Christmas and Sand

Week 2 in my new neighborhood...I have to say that I'm still liking it. It starts off slowly and then gets busier as the morning progresses...then it's time for me to leave. It's a perfect arrangement...economic success and sanity for me all in the same morning session. As the season marches on I am trying to be more creative in finding the right mix of social and personal time. In the land of pastoral artistry, there is precious little "personal" time, yet at the same time it is essential to my role. It's a paradox of sorts.
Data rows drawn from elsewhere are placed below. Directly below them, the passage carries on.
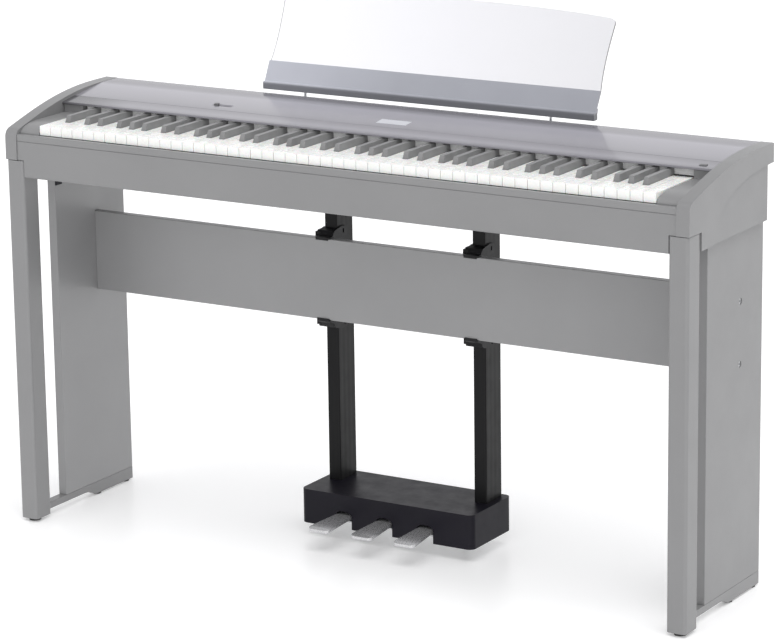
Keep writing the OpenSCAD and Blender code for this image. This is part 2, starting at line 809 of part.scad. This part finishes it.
// Rubber stops that end the travel of the levers.
module pedal_stops() {
    z = box_z0 + 3.51;
    h = stop_z - z;
    dark() for (x = pedal_x) translate([x, 236, z])
        rotate_extrude() polygon([[3, 0], [10, 0], [10, 2], [9, 4], [9, h - 1.4], [8, h],
            [3, h]]);
}

module pedal_feet() {
    dark() for (s = [-1, 1]) translate([s * ped_foot_x, ped_foot_y, 0]) {
        cylinder(r1 = 13, r2 = 11, h = 6);
        cylinder(r = 4, h = 34);
    }
}

module pedal_post(s) {
    x0 = s * ped_post_x - ped_post_w / 2;
    dark() difference() {
        translate([0, 0, box_z1 + tiny]) linear_extrude(height = ped_post_top - box_z1)
            round_rect(x0, ped_post_y, x0 + ped_post_w, ped_post_y + ped_post_d, 2);
        block([x0 + 2.5, ped_post_y + 2.5, box_z1 - cut],
            [x0 + ped_post_w - 2.5, ped_post_y + ped_post_d - 2.5, ped_post_top - 3]);
    }
}

module pedal_post_left() { pedal_post(-1); }
module pedal_post_right() { pedal_post(1); }

// Clamps that hold the posts against the stretcher, two at its top and two at its bottom edge.
// In here Z is measured outwards from that edge of the stretcher.
module clamp(x, up) {
    back = stretch_y + stretch_t;
    edge = up ? stretch_top_z : stretch_low_z;
    w = ped_post_w / 2;
    out = w + clamp_side;
    d = up ? 0 : clamp_deeper;
    mirror([0, 0, up ? 0 : 1]) translate([x, 0, (up ? 1 : -1) * edge]) difference() {
        union() {
            along_x(-out, w + plate_t, [[stretch_y - 2, tiny], [stretch_y - 2, 2.5],
                [back - 4, 3 + d], [back + 1, 11.5 + d], [ped_post_y - tiny, 14.5 + d],
                [ped_post_y - tiny, -clamp_down], [back + tiny, -clamp_down],
                [back + tiny, tiny]]);
            along_x(-out, -w - tiny, [[ped_post_y - cut, -clamp_down],
                [ped_post_y - cut, 14.5 + d], [ped_post_y + 11, 14.5 + d],
                [ped_post_y + 17, 8 + d], [ped_post_y + 17, -clamp_down]]);
            along_x(w + tiny, w + plate_t, [[back + 1, -clamp_down], [back - 6, 2.5],
                [back - 3, 8 + d], [ped_post_y - 4, 13 + d], [ped_post_y + 12, 16.5 + d],
                [ped_post_y + 26, 15 + d], [ped_post_y + 31, 9 + d],
                [ped_post_y + 31, -clamp_down]]);
            block([-w, stretch_y - 2.2, -2.5], [w + plate_t, stretch_y - tiny, 2.5]);
        }
        block([-out - cut, stretch_y - 4, -cut], [-w, back - 1, 20 + d]);
        block([-out - cut, back - 6, 8 + d], [-out + 4, ped_post_y + 20, 20 + d]);
        block([-out - cut, back - 6, 11.5 + d], [-out + 8, ped_post_y + 20, 20 + d]);
        block([w - tiny, ped_post_y + 16, 3 + d], [w + plate_t + cut, ped_post_y + 20, 11 + d]);
        block([w - tiny, back - 40, -60], [w + plate_t + cut, back + tiny, tiny]);
        bar_x(w, w + plate_t + cut, ped_post_y + 8, -14, 2);
    }
}

module clamps() {
    dark() for (s = [-1, 1], up = [true, false]) clamp(s * ped_post_x, up);
}

module clamp_screws() {
    x = ped_post_w / 2 + plate_t;
    steel() for (s = [-1, 1], z = [stretch_top_z - 14, stretch_low_z + 14])
        translate([s * ped_post_x, 0, 0]) {
            bar_x(x - plate_t + tiny, x + tiny, ped_post_y + 8, z, 2);
            bar_x(x, x + 2.4, ped_post_y + 8, z, 4);
        }
}

case_bottom();
key_slip();
cheek_left();
cheek_right();
end_blocks();
top_cover();
control_panel();
rear_panel();
display_window();
jack_block();
speakers();
main_board();
key_frame();
key_rod();
volume_knob();
power_button();
rest_holders();
rest_pins();
rest_rail();
rest_panel();
post_left();
post_right();
side_left();
side_right();
rail_left();
rail_right();
stand_feet();
stretcher();
stand_bolts();
stand_brackets();
thumb_screws();
pedal_box();
pedal_base();
pedal_axle();
pedal_left();
pedal_middle();
pedal_right();
pedal_stops();
pedal_feet();
pedal_post_left();
pedal_post_right();
clamps();
clamp_screws();
key_c4();
key_d4();
key_e4();
key_f4();
key_g4();
key_a4();
key_b4();
key_c4_sharp();
key_d4_sharp();
key_f4_sharp();
key_g4_sharp();
key_a4_sharp();
white_keys_bass();
white_keys_treble();
black_keys_bass();
black_keys_treble();
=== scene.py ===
import json
import math

import bmesh
import bpy
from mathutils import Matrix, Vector

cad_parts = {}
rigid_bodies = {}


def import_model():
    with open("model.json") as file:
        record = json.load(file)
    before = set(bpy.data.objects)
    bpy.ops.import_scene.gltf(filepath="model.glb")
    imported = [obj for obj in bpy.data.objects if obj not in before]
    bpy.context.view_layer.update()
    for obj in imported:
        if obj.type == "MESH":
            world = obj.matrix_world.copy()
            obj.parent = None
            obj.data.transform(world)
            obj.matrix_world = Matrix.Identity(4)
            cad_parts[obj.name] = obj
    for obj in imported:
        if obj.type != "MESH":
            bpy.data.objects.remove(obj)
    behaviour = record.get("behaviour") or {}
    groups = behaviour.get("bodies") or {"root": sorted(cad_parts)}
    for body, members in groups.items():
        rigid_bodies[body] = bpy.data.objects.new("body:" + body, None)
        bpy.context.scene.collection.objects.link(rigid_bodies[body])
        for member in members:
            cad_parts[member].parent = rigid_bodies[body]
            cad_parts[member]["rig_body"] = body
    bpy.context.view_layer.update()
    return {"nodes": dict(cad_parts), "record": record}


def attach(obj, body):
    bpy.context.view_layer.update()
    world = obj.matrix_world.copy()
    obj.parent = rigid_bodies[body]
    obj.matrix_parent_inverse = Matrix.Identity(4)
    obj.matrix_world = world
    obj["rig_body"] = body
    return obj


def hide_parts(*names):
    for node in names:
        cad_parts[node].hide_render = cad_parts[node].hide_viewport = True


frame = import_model()

MM = 0.001
CENTRE_Y = 207.04  # how far the row frame's origin lies behind the front faces, in mm


def mm(x, y, z):
    """A point given in mm with Y measured from the front faces, as a vector in the row frame."""
    return Vector((x * MM, (y - CENTRE_Y) * MM, z * MM))


# ---------------------------------------------------------------- camera

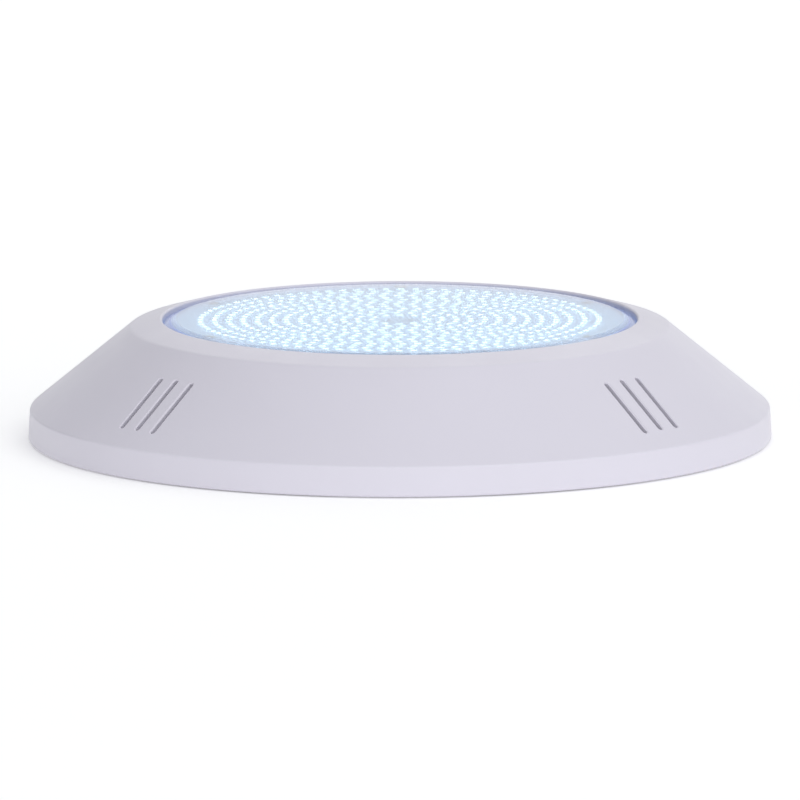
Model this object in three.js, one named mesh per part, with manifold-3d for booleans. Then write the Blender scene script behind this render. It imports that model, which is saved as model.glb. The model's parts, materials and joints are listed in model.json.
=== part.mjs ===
// Surface-mounted LED underwater pool light: a bayonet wall bracket, and the lamp that twists onto it.
// Millimetres. The pool wall is the plane z = 0, and +Z points out of the wall into the water.
import * as THREE from "three";
import { mergeVertices, toCreasedNormals } from "three/addons/utils/BufferGeometryUtils.js";
import Module from "manifold-3d";

const wasm = await Module();
wasm.setup();

// ---- driving dimensions ----
const TOUCH_GAP = 0.3; // between pieces that bear on each other
const ROUND_SEGMENTS = 48;
const INNER_SEGMENTS = 36;
const GLAND_SEGMENTS = 20;
const SMALL_SEGMENTS = 8;
const ARC_STEP = THREE.MathUtils.degToRad(23);
const CREASE = THREE.MathUtils.degToRad(30);

const FACE = {
  radius: 145, // at the wall
  rimRadius: 144.4,
  rimHeight: 12.1,
  shoulderRadius: 105.1, // where the cone meets the lip
  shoulderHeight: 44.2,
  shoulderFillet: 5,
  lipRadius: 92.6,
  height: 47.6,
  lipUnderside: 42.6,
  wallGap: 0.5, // the skirt stays off the pool wall
  wall: 2.8,
};
const SLOT = { inner: 116, outer: 137, width: 2.2, pitch: 8.8, perGroup: 3 };
const SLOT_GROUP_ANGLES = [42.5, 137.5, 222.5, 317.5];

const BRACKET = {
  radius: 128,
  height: 8.6,
  plate: 3,
  wall: 3,
  cableRadius: 32, // opening behind the lamp for the cable
  collarHeight: 9,
  ribHeight: 6,
  ribWidth: 2.4,
  ribs: 8,
};
const WALL_SCREW = { circle: 85, width: 6, length: 14 }; // slotted holes in the bracket
const BAYONET = {
  count: 4,
  lugReach: 139,
  lugUnderside: 6,
  lugHalfAngle: 15,
  tabInner: 133,
  tabBottom: 2.6,
  tabTop: 5.6,
  tabHalfAngle: 11,
  twist: 28, // from locked to free
  stopWidth: 3, // degrees of arc
};

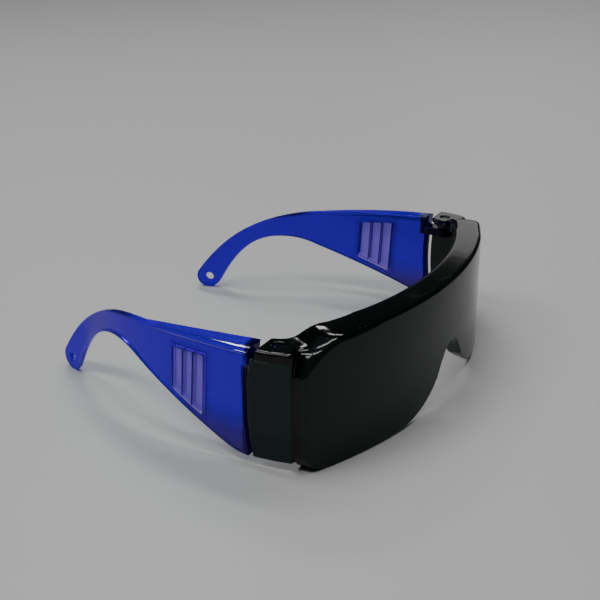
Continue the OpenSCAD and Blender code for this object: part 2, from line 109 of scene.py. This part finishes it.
# A temple's top edge
TOP_Z = 41 * MM                    # its height at HINGE_Y
TOP_FALL = 1.137                   # how fast it falls from there, in 1/m
TOP_CURVE = ((-5.8, 41), (17.33, 41), (39, 38.49), (52, 37.2))  # end, handles and end, in mm
TOP_STEPS = 12                     # straight steps of that curve
FLANGE_L = 53.8 * MM               # of the flange along it, from HINGE_Y

# The vent in a temple
VENT_Y = 19 * MM - MID_Y           # front side, at its top
VENT_W = 13.6 * MM
VENT_TOP = 34.2 * MM
VENT_LEAN = math.tan(math.radians(3.8))
VENT_FRONT_H = 21.4 * MM
VENT_REAR_H = 15 * MM
VENT_FALL = 0.85 * MM              # fall of the top edge towards the rear
VENT_BORDER_W = 0.55 * MM          # of the dark border round the opening
VENT_OUTLINE_FROM = 1.45 * MM      # where a fainter line starts and ends outside the opening
VENT_OUTLINE_TO = 1.9 * MM
SILL_DROP = 0.25 * MM              # how far the sill's painted highlight lies below the opening
BLADES = 3
LAP_SHARE = 0.43, 0.46             # where a lap starts and is full, in blades from a blade's middle


def vent_place(y, z):
    """How far a point lies behind the vent's front side, and how high the vent starts and ends
    there, for numbers as well as for links of a material."""
    along = y - VENT_Y - (VENT_TOP - z) * VENT_LEAN
    low = VENT_TOP - VENT_FRONT_H + along * ((VENT_FRONT_H - VENT_REAR_H - VENT_FALL) / VENT_W)
    high = VENT_TOP - along * (VENT_FALL / VENT_W)
    return along, low, high


# Colours, in linear light. A pair is what a plastic's clouds go between.

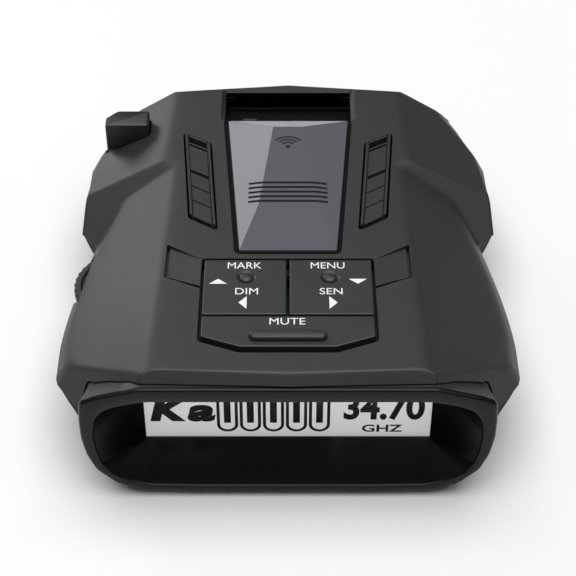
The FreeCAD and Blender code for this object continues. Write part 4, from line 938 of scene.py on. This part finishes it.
def make_hinged_key(side):
    """An upper key with a domed nub in a dimple, two words and two arrows."""
    name, word, low_word = ("mark", "MARK", "DIM") if side < 0 else ("menu", "MENU", "SEN")
    keys = bpy.context.scene.key_sizes
    low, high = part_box(f"{name}_key")
    far, near, field_near = high.y, low.y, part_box("mute_key")[0].y
    inner, outer = sorted((abs(low.x), abs(high.x)))
    outline = corners(on_side([(inner, near), (outer, near), (outer, far), (inner, far)], side),
                      0.25 * MM)
    tilt = key_tilt(far, field_near, keys.rise)
    item = thing(f"{name}_button", key_shape(outline, far, field_near))
    centre = side * KEY_MIDDLE
    nub = (centre, far - 4.6 * MM)
    combine(item, (CUT, dimple(*nub, 1.75 * MM, 0.45 * MM, tilt)),
            (ADD, dome(*nub, 1.2 * MM, 0.55 * MM, lambda x, y: tilt(x, y) - 0.3 * MM)))
    shade(item, 20)
    finish_piece(item, name, "key_black", FINISH["keys"], f"{name}_key")

    cap = keys.legend * LEGEND_STRETCH
    upper_foot, lower_foot = -19.5 * MM, -26.3 * MM
    upper = (centre - 3.25 * MM, upper_foot), (centre + 2.6 * MM, upper_foot + cap)
    lower = (centre - 1.8 * MM, lower_foot), (centre + 2.1 * MM, lower_foot + cap)
    x, y, wide, tall = side * 12 * MM, -22.9 * MM, 1.55 * MM, -side * 0.65 * MM
    upright = [(x - wide, y - tall), (x + wide, y - tall), (x, y + tall)]
    x, y, wide, tall = side * 7.7 * MM, -28.4 * MM, side * 0.7 * MM, 1.6 * MM
    sideward = [(x - wide, y - tall), (x - wide, y + tall), (x + wide, y)]
    on_key = over_deck(tilt)
    legends = joined(f"{name}_legends", [
        fitted(word, *upper, on_key), fitted(low_word, *lower, on_key),
        arrow(upright, on_key), arrow(sideward, on_key)])
    tidy(legends)
    return finish_piece(legends, name, "key_black", FINISH["print"])


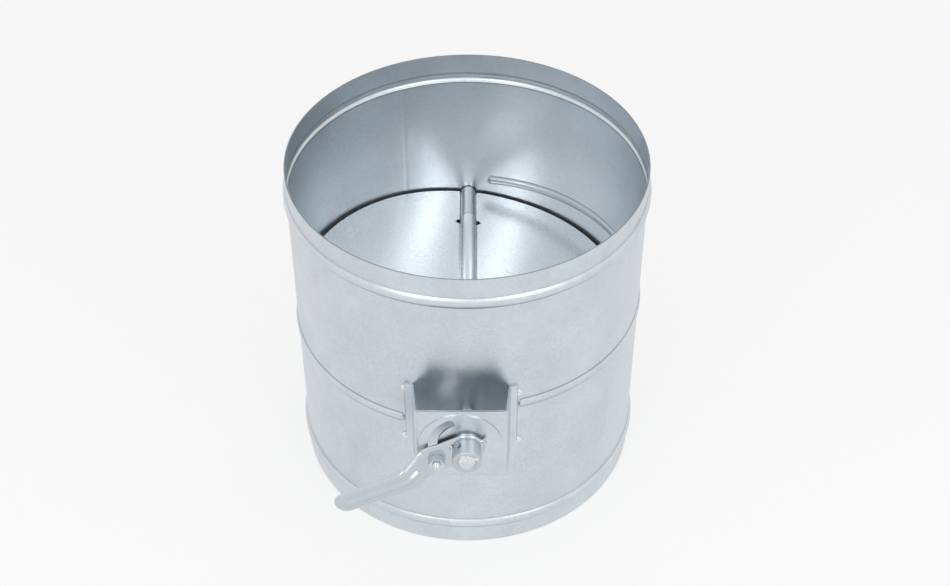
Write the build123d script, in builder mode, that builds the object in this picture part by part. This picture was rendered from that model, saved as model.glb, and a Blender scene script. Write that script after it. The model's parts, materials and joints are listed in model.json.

I'm sitting here in the loft area of my newly adopted hangout and contemplating the greenery of the season. I'm wondering who the first person was that thought it was a good Christmasy thing to do to hang some form of green stuff to bring out the spirit of the season. I'm sure that Wikipedia could give me some clues, I'm just too lazy to investigate. I mean really, for my own heritage remembering the birth of "The Baby", wouldn't something in the browns or tans work better communicating the real thing? We spend a good deal of time effort and cash on providing snow for the occasion, wouldn't sand be more appropriate? One of the curiosities that my wife and I have seasonal discussions about is the tradition of "flocking" Christmas trees that takes place on tree lots here. If you don't know what that is, basically it's a christmas trees version of a spray on tan. It doesn't naturally have snow that stays on the branches, unless you live in the fields, so you can get spray on snow that will stay. To a native of the northeast and snowy Christmases, this is just wrong. I'm told it makes it more authentic. Authentic to who? Jesus wouldn't recognize your noble fir sprayed with the magical white stuff.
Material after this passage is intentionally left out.